== EXERCISE DETAILS ==
From the first line of the data through the line containing "face_areas < SMALL_FACE**2)", return each line exactly.

== DATASET SECTION ==
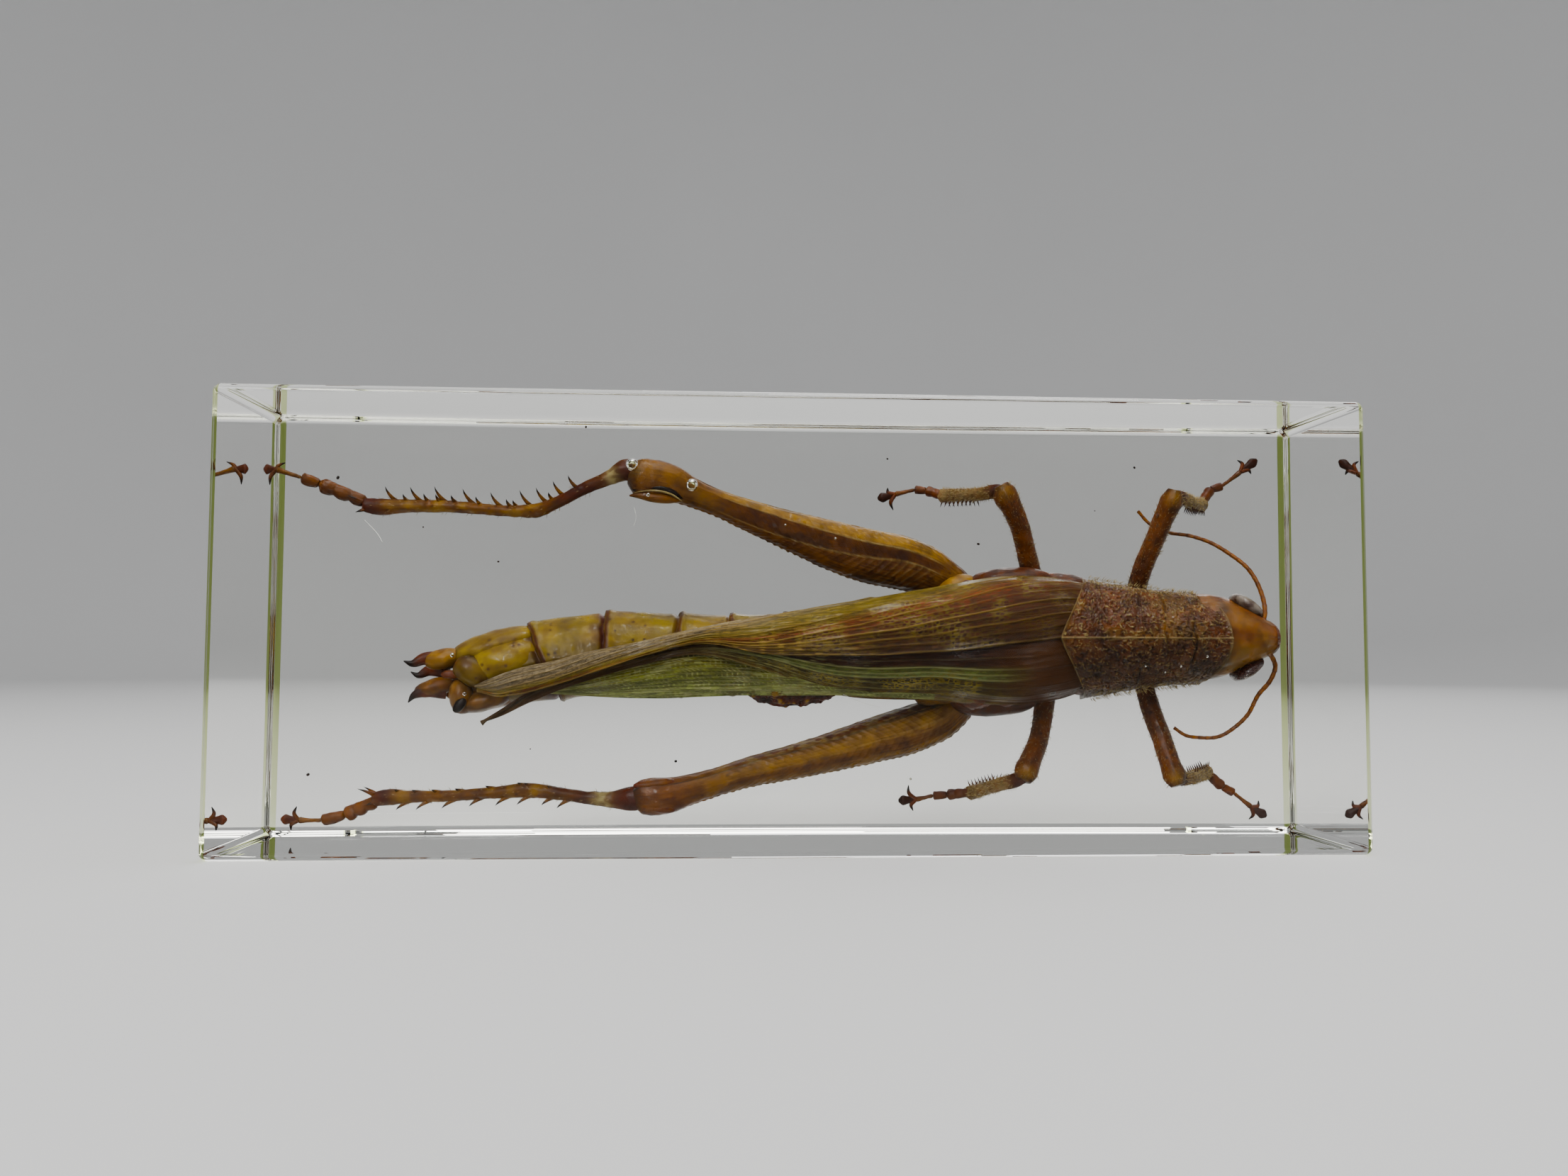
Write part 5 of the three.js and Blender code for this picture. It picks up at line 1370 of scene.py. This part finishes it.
def resin_finish():
    """Clear resin: full transmission with a plain IOR and absorption; lamps reach through to the insect."""
    material, tree, shader = new_finish("clear_cast_resin")
    shader.inputs["Transmission Weight"].default_value = 1.0
    shader.inputs["IOR"].default_value = RESIN_IOR
    shader.inputs["Base Color"].default_value = (1, 1, 1, 1)
    shader.inputs["Specular Tint"].default_value = (0.2, 0.2, 0.2, 1)
    place = add(tree, "ShaderNodeTexCoord").outputs["Object"]
    wear = add(tree, "ShaderNodeTexNoise", {"Vector": place, "Scale": 60.0, "Detail": 4.0})
    tree.links.new(steps(tree, wear.outputs[0], [(0.45, 0.0), (0.75, 0.02)]), shader.inputs["Roughness"])
    polish = add(tree, "ShaderNodeTexNoise", {"Vector": place, "Scale": 28.0, "Detail": 1.0})
    bump = add(tree, "ShaderNodeBump", {"Strength": 0.15, "Distance": 0.0001, "Height": polish.outputs[0]})
    tree.links.new(bump.outputs[0], shader.inputs["Normal"])
    lamp = add(tree, "ShaderNodeLightPath").outputs["Is Shadow Ray"]
    through = add(tree, "ShaderNodeBsdfTransparent", {0: (0.92, 0.92, 0.9, 1)})
    mixed = add(tree, "ShaderNodeMixShader", {0: lamp, 1: shader.outputs[0], 2: through.outputs[0]})
    output = tree.nodes["Material Output"]
    tree.links.new(mixed.outputs[0], output.inputs["Surface"])
    absorb = add(tree, "ShaderNodeVolumeAbsorption", {"Color": RESIN_TINT, "Density": RESIN_DENSITY})
    tree.links.new(absorb.outputs[0], output.inputs["Volume"])
    return material


RESIN = resin_finish()
resin_block = make_piece(
    "resin_block", [rounded_block()] + [bubble(centre, radius) for centre, radius in BUBBLES], [RESIN],
    replaced=("resin_front", "resin_back"))
# the large polished faces are shaded flat, and only the rounded edges and the bubbles smooth
face_areas = np.zeros(len(resin_block.data.polygons))
resin_block.data.polygons.foreach_get("area", face_areas)
resin_block.data.polygons.foreach_set("use_smooth", face_areas < SMALL_FACE**2)


# ================================================================================================
# Specks and lint: dust that fell in before the resin set. Tiny black grains and a few curled fibres,
# scattered through the clear part of the block.
# ================================================================================================

SPECK_PLACES = [  # x, y, z and radius of the ones that stand out
    [-29.6, -4, 28.0, 0.12], [-46.9, -6, 7.4, 0.11], [-21.3, -3, 41.6, 0.1], [34.6, -2, 38.3, 0.1],
    [18.1, -4, 30.2, 0.12], [-12.0, -6, 8.6, 0.08], [-45.0, -5, 36.0, 0.16], [-36.6, -6, 31.2, 0.07],
    [9.0, -3, 38.8, 0.07], [29.4, -7, 33.4, 0.06], [-25.8, -8, 9.9, 0.06], [3.2, -7, 10.9, 0.05],
]
SPECK_BLACK = shell_finish("dust_speck", colour(50, 34, 26), colour(16, 12, 10), specks=0.0)
LINT_WHITE = shell_finish("lint", (0.8, 0.8, 0.76, 1), (0.6, 0.6, 0.57, 1), specks=0.0, patch=300.0)


def specks():
    """Lumpy grains, each a rough little ball."""
    made = []
    for number, (x, y, z, radius) in enumerate(SPECK_PLACES):
        rows, _ = lobe([x, y, z], [radius * 1.3, radius, radius], 40 * number, around=8, along=5)
        made.append(skin(rows))
    return made


def lint():
    """Curled fibres: a smooth curve through a few given points, as thin as a hair."""
    threads = [
        [[-41.6, -9, 31.6, 0.025], [-40.9, -9, 30.9, 0.03], [-40.3, -9, 30.2, 0.03], [-39.9, -9, 29.5, 0.02]],
        [[-16.2, -8, 33.2, 0.02], [-16.0, -8, 32.2, 0.02], [-16.2, -8, 31.4, 0.02]],
        [[4.6, -2, 15.0, 0.02], [6.6, -2, 14.2, 0.02], [8.4, -2, 13.7, 0.02]],
    ]
    made = []
    for stations in threads:
        rows, _, _ = limb_rows(smooth_run(stations, 24), 5)
        made.append(skin(rows, finish=1))
    return made


make_piece("specks_and_lint", specks() + lint(), [SPECK_BLACK, LINT_WHITE])


# ================================================================================================
# The stage: a plain pale floor that curves up into a backdrop all round, soft lamps overhead and to the
# sides, an even pale sky, and the camera.
# ================================================================================================

FLOOR_RADIUS = 0.75
COVE_RADIUS = 0.35
WALL_TOP = 0.75
CAMERA_PLACE = (-7.975, -123.669, 19.315)
CAMERA_YAW = 0.0561
CAMERA_PITCH = 0.0541
CAMERA_ROLL = 0.0042
FOCAL_PIXELS = 1650.0
IMAGE_WIDTH = 2212
SENSOR_WIDTH = 36.0


def stage_material():
    """Matt pale paper, a touch uneven."""
    material, tree, shader = new_finish("backdrop_paper")
    place = add(tree, "ShaderNodeTexCoord").outputs["Object"]
    cloud = add(tree, "ShaderNodeTexNoise", {"Vector": place, "Scale": 3.0, "Detail": 2.0})
    tree.links.new(blend(tree, cloud.outputs[0], (0.64, 0.64, 0.64, 1), (0.68, 0.68, 0.68, 1)),
                   shader.inputs["Base Color"])
    shader.inputs["Roughness"].default_value = 0.75
    return material


def make_floor():
    """Surface of revolution: a flat disc, a quarter-circle cove and a wall, turned round the Z axis."""
    cove = np.linspace(0, np.pi / 2, 20)
    radius = np.concatenate([[0.001, 0.2, 0.5], FLOOR_RADIUS + COVE_RADIUS * np.sin(cove),
                             [FLOOR_RADIUS + COVE_RADIUS]])
    height = np.concatenate([[0, 0, 0], COVE_RADIUS * (1 - np.cos(cove)), [WALL_TOP]])
    angle = 2 * np.pi * np.arange(96) / 96
    rows = np.stack(np.broadcast_arrays(radius[:, None] * np.cos(angle), radius[:, None] * np.sin(angle),
                                        height[:, None]), -1)
    index = np.arange(rows.shape[0] * 96).reshape(-1, 96)
    turned = np.roll(index, -1, axis=1)
    faces = np.stack([index[:-1], index[1:], turned[1:], turned[:-1]], -1).reshape(-1, 4).tolist()
    faces.append(index[0].tolist())
    mesh = bpy.data.meshes.new("floor")
    mesh.from_pydata(rows.reshape(-1, 3).tolist(), [], faces)
    mesh.polygons.foreach_set("use_smooth", np.ones(len(mesh.polygons), bool))
    mesh.materials.append(stage_material())
    floor = bpy.data.objects.new("floor", mesh)
    bpy.context.scene.collection.objects.link(floor)


def soft_lamp(name, place, aim, size, power, tone=(1, 1, 1)):
    """A large square lamp at a place, turned to shine at a point."""
    data = bpy.data.lights.new(name, "AREA")
    data.shape = "RECTANGLE"
    data.size, data.size_y = size
    data.energy = power
    data.color = tone
    lamp = bpy.data.objects.new(name, data)
    bpy.context.scene.collection.objects.link(lamp)
    back = unit(np.array(place, float) - np.array(aim, float))
    right = unit(np.cross([0, 0.01, 1], back))
    up = np.cross(back, right)
    matrix = np.eye(4)
    matrix[:3, 0], matrix[:3, 1], matrix[:3, 2], matrix[:3, 3] = right, up, back, place
    lamp.matrix_world = Matrix(matrix.tolist())


def make_camera():
    """The camera looks along +Y, turned by its yaw, pitch and roll; its lens comes from the focal length."""
    forward = np.array([np.sin(CAMERA_YAW) * np.cos(CAMERA_PITCH), np.cos(CAMERA_YAW) * np.cos(CAMERA_PITCH),
                        np.sin(CAMERA_PITCH)])
    right = unit(np.cross(forward, [0, 0, 1]))
    up = np.cross(right, forward)
    turned_right = right * np.cos(CAMERA_ROLL) + up * np.sin(CAMERA_ROLL)
    turned_up = up * np.cos(CAMERA_ROLL) - right * np.sin(CAMERA_ROLL)
    data = bpy.data.cameras.new("camera")
    data.sensor_width = SENSOR_WIDTH
    data.lens = FOCAL_PIXELS * SENSOR_WIDTH / IMAGE_WIDTH
    data.clip_start = 0.005
    camera = bpy.data.objects.new("camera", data)
    bpy.context.scene.collection.objects.link(camera)
    matrix = np.eye(4)
    matrix[:3, 0], matrix[:3, 1], matrix[:3, 2] = turned_right, turned_up, -forward
    matrix[:3, 3] = np.array(CAMERA_PLACE) * MM
    camera.matrix_world = Matrix(matrix.tolist())
    bpy.context.scene.camera = camera


make_floor()
soft_lamp("top_softbox", (0.05, -0.12, 0.55), (0, 0, 0.02), (0.4, 0.25), 2.5, (1.0, 0.98, 0.95))
soft_lamp("front_softbox", (-0.25, -0.5, 0.42), (0, 0, 0.02), (0.3, 0.3), 3.0, (0.98, 0.99, 1.0))
soft_lamp("rear_softbox", (0.2, 0.5, 0.45), (0, 0, 0.02), (0.5, 0.4), 1.2, (1.0, 1.0, 1.0))
world = bpy.data.worlds.new("studio")
bpy.context.scene.world = world
world.use_nodes = True
world.node_tree.nodes["Background"].inputs["Color"].default_value = (0.84, 0.85, 0.86, 1)
world.node_tree.nodes["Background"].inputs["Strength"].default_value = 0.47
make_camera()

== FINISHED EXERCISE ==
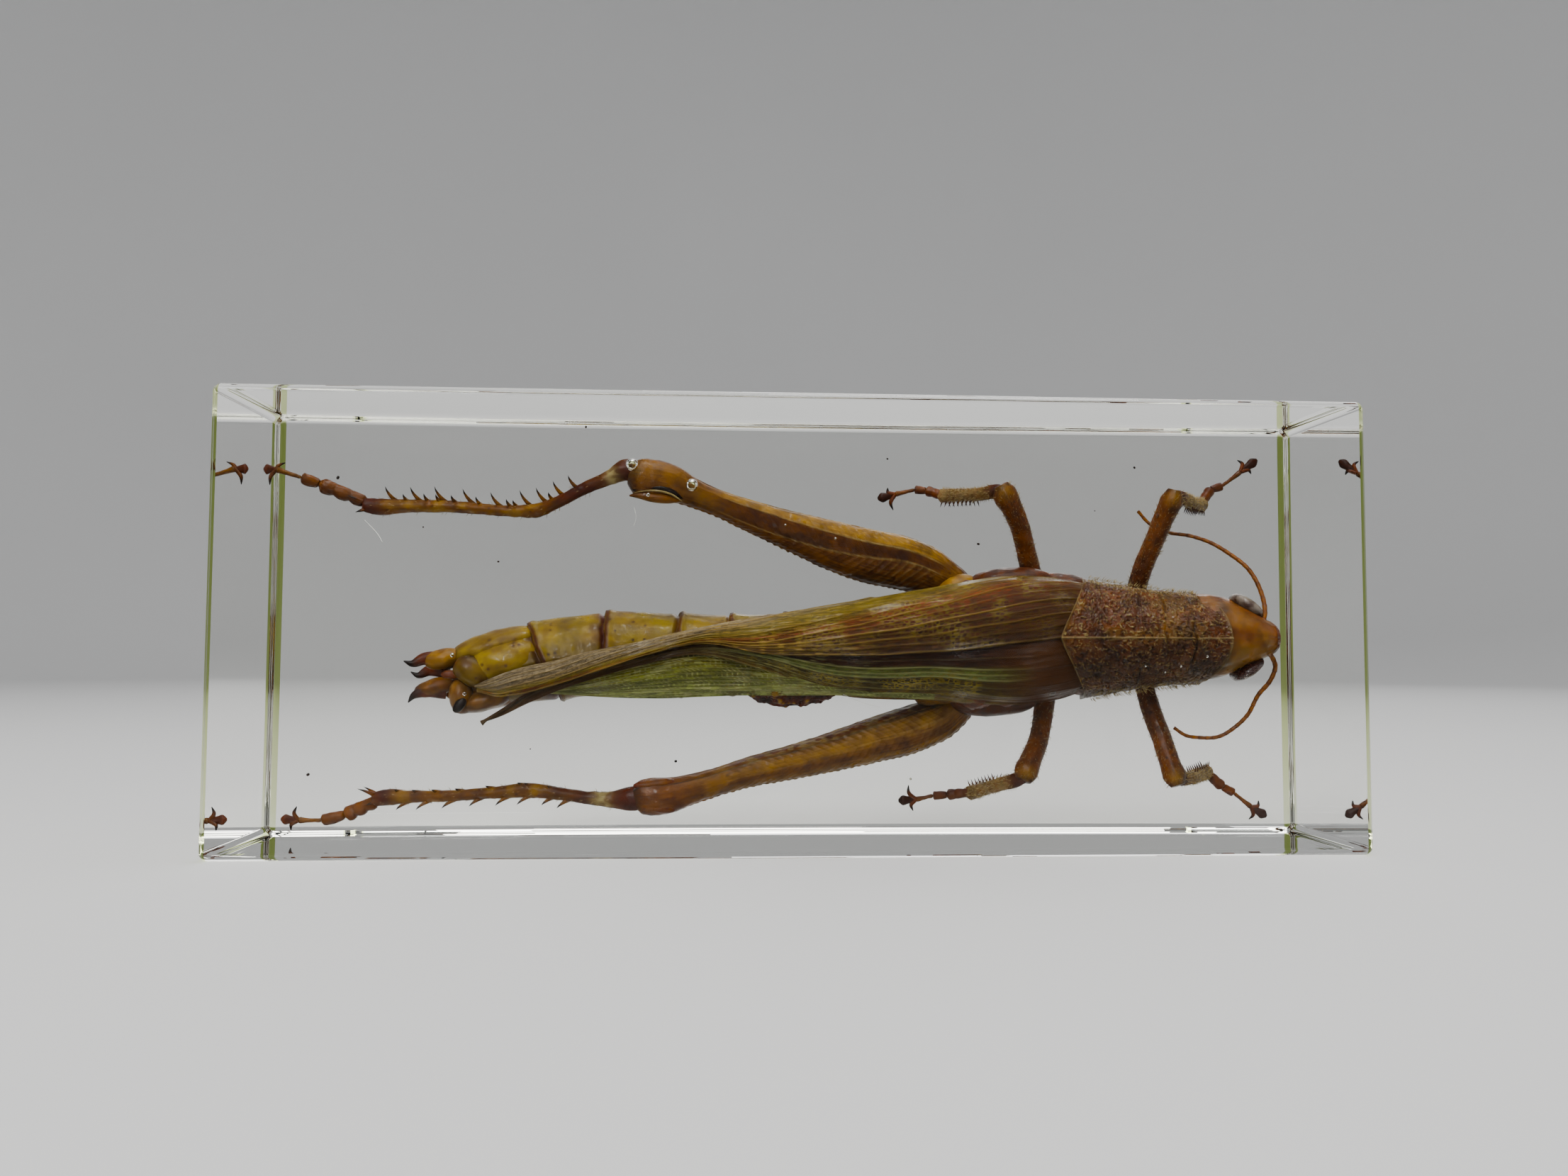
Write part 5 of the three.js and Blender code for this picture. It picks up at line 1370 of scene.py. This part finishes it.
def resin_finish():
    """Clear resin: full transmission with a plain IOR and absorption; lamps reach through to the insect."""
    material, tree, shader = new_finish("clear_cast_resin")
    shader.inputs["Transmission Weight"].default_value = 1.0
    shader.inputs["IOR"].default_value = RESIN_IOR
    shader.inputs["Base Color"].default_value = (1, 1, 1, 1)
    shader.inputs["Specular Tint"].default_value = (0.2, 0.2, 0.2, 1)
    place = add(tree, "ShaderNodeTexCoord").outputs["Object"]
    wear = add(tree, "ShaderNodeTexNoise", {"Vector": place, "Scale": 60.0, "Detail": 4.0})
    tree.links.new(steps(tree, wear.outputs[0], [(0.45, 0.0), (0.75, 0.02)]), shader.inputs["Roughness"])
    polish = add(tree, "ShaderNodeTexNoise", {"Vector": place, "Scale": 28.0, "Detail": 1.0})
    bump = add(tree, "ShaderNodeBump", {"Strength": 0.15, "Distance": 0.0001, "Height": polish.outputs[0]})
    tree.links.new(bump.outputs[0], shader.inputs["Normal"])
    lamp = add(tree, "ShaderNodeLightPath").outputs["Is Shadow Ray"]
    through = add(tree, "ShaderNodeBsdfTransparent", {0: (0.92, 0.92, 0.9, 1)})
    mixed = add(tree, "ShaderNodeMixShader", {0: lamp, 1: shader.outputs[0], 2: through.outputs[0]})
    output = tree.nodes["Material Output"]
    tree.links.new(mixed.outputs[0], output.inputs["Surface"])
    absorb = add(tree, "ShaderNodeVolumeAbsorption", {"Color": RESIN_TINT, "Density": RESIN_DENSITY})
    tree.links.new(absorb.outputs[0], output.inputs["Volume"])
    return material


RESIN = resin_finish()
resin_block = make_piece(
    "resin_block", [rounded_block()] + [bubble(centre, radius) for centre, radius in BUBBLES], [RESIN],
    replaced=("resin_front", "resin_back"))
# the large polished faces are shaded flat, and only the rounded edges and the bubbles smooth
face_areas = np.zeros(len(resin_block.data.polygons))
resin_block.data.polygons.foreach_get("area", face_areas)
resin_block.data.polygons.foreach_set("use_smooth", face_areas < SMALL_FACE**2)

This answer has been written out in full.